---------- Given data ----------
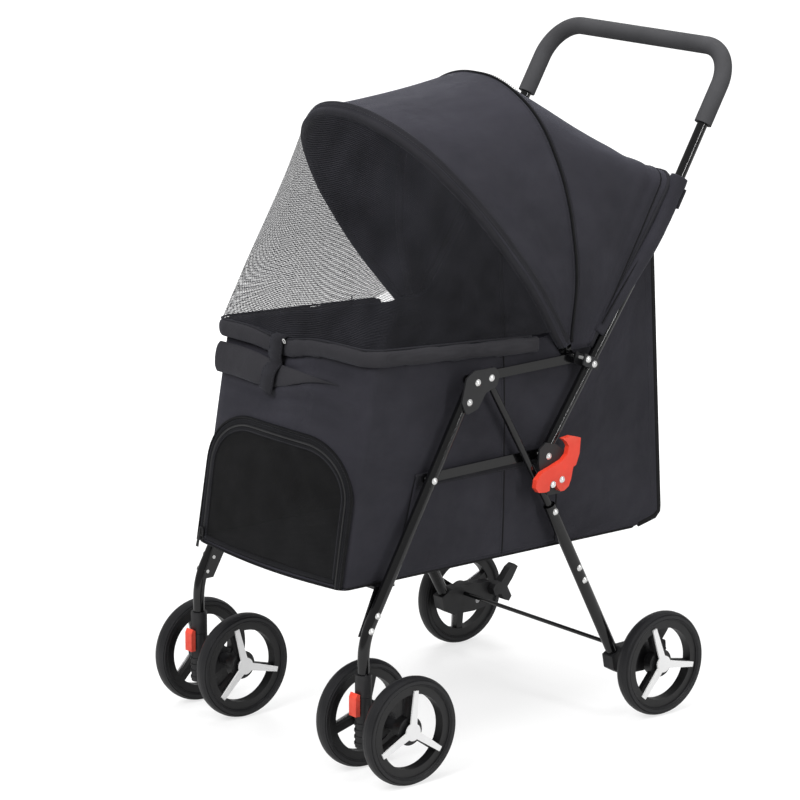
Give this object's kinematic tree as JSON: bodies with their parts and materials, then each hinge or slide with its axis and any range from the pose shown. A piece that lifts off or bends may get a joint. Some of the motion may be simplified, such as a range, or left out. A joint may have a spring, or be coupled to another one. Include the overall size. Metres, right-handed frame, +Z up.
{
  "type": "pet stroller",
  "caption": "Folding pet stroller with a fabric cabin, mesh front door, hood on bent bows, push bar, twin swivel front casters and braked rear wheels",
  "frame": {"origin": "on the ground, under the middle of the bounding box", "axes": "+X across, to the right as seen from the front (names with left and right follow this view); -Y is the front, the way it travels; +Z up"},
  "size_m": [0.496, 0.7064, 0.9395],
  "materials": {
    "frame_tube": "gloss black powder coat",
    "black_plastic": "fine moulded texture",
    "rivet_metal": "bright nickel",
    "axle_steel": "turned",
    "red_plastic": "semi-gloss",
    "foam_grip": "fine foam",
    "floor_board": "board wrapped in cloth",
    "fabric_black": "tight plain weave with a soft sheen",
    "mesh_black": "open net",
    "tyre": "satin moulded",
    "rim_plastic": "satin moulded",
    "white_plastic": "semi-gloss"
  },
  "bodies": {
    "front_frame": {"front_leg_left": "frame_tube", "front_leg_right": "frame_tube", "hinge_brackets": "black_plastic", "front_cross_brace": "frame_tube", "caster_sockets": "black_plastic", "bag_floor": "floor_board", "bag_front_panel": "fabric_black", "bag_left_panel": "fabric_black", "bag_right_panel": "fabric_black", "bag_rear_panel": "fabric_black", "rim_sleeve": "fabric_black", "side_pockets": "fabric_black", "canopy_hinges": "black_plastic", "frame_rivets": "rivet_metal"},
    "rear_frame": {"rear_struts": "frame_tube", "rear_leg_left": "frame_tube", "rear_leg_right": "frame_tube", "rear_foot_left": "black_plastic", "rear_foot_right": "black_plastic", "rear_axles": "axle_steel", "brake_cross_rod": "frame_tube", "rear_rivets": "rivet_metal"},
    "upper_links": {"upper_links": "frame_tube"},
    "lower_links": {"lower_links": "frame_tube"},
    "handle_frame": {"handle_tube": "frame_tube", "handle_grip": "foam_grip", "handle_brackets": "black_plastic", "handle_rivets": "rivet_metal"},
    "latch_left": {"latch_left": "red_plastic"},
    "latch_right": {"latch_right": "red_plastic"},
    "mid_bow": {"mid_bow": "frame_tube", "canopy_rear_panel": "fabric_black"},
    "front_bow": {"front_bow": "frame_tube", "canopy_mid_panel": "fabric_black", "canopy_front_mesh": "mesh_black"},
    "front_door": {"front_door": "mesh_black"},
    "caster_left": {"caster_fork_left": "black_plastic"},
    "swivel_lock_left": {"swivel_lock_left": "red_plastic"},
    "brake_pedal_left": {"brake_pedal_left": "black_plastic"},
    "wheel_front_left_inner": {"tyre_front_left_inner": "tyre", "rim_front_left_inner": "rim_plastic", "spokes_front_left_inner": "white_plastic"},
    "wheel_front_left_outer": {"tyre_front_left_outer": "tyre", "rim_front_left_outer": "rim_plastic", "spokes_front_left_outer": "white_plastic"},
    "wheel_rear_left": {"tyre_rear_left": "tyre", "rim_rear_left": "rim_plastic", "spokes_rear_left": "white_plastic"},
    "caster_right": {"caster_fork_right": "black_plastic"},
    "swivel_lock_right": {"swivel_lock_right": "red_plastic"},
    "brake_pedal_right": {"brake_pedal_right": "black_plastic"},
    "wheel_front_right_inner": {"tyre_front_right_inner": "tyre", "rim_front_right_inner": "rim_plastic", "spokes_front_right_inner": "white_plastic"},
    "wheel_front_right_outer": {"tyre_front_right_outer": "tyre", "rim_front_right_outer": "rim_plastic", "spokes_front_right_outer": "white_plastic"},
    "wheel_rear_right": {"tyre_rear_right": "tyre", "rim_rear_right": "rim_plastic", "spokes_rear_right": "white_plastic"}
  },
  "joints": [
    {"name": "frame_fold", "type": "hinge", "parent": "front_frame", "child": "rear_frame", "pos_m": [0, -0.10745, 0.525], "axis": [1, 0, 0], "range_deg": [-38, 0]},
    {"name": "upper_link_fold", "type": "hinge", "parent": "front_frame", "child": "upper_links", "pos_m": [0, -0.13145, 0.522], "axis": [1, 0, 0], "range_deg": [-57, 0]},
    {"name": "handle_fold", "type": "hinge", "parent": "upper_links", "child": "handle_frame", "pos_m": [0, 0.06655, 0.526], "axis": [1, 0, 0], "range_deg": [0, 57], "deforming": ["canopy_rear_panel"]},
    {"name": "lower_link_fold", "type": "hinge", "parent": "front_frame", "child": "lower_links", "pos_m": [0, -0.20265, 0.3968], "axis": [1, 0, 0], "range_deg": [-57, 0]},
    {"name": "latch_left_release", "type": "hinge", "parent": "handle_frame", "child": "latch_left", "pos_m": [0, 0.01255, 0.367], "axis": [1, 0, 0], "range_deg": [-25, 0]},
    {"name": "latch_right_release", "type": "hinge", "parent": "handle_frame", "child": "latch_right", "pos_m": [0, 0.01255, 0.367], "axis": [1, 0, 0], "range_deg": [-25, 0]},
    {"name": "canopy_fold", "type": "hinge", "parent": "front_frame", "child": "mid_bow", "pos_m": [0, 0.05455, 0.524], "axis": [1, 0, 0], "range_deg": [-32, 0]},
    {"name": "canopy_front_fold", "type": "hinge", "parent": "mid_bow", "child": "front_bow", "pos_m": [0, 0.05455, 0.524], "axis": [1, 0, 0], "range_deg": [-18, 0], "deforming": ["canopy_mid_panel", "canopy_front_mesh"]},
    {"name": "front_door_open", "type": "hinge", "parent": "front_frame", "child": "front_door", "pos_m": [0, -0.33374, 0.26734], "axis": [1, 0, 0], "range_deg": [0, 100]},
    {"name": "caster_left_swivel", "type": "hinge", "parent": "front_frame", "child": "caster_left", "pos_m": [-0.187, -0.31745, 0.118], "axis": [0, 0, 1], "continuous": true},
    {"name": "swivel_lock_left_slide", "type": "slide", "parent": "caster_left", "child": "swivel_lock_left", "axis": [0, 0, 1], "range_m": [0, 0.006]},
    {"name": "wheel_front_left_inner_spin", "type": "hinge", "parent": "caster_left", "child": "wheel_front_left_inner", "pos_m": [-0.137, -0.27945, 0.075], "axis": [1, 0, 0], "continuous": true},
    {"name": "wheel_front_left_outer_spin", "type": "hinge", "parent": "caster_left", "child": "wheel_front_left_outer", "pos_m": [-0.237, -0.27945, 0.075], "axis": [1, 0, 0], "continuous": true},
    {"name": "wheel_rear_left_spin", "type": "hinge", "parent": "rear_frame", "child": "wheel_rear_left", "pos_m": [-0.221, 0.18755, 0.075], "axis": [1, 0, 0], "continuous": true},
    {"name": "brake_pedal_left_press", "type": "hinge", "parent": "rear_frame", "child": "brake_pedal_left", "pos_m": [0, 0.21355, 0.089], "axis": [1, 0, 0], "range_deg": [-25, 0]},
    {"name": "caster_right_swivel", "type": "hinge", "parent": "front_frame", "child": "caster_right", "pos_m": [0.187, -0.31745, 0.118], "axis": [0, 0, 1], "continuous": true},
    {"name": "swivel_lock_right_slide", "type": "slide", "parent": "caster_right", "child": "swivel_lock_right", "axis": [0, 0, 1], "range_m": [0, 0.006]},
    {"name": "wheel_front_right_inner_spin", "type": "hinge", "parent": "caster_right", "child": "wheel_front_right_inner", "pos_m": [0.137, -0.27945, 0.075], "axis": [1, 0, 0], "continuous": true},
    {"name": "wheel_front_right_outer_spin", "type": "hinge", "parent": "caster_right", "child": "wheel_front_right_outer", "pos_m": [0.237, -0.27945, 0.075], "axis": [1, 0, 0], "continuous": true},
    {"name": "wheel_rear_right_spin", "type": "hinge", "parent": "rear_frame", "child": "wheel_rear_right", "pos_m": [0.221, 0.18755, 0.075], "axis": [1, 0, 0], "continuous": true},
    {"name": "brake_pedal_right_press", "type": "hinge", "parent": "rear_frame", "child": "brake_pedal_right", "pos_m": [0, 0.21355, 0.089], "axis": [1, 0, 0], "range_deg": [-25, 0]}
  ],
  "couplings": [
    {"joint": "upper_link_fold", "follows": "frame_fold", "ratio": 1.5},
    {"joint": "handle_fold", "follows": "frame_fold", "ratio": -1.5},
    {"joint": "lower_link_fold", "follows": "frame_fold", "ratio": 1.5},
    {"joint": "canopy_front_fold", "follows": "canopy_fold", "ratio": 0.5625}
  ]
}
----------
▶ _Set problem_: Search the listing above for the string "from". Copy every line that contains it.

▶ _Expected answer_:
Give this object's kinematic tree as JSON: bodies with their parts and materials, then each hinge or slide with its axis and any range from the pose shown. A piece that lifts off or bends may get a joint. Some of the motion may be simplified, such as a range, or left out. A joint may have a spring, or be coupled to another one. Include the overall size. Metres, right-handed frame, +Z up.
  "frame": {"origin": "on the ground, under the middle of the bounding box", "axes": "+X across, to the right as seen from the front (names with left and right follow this view); -Y is the front, the way it travels; +Z up"},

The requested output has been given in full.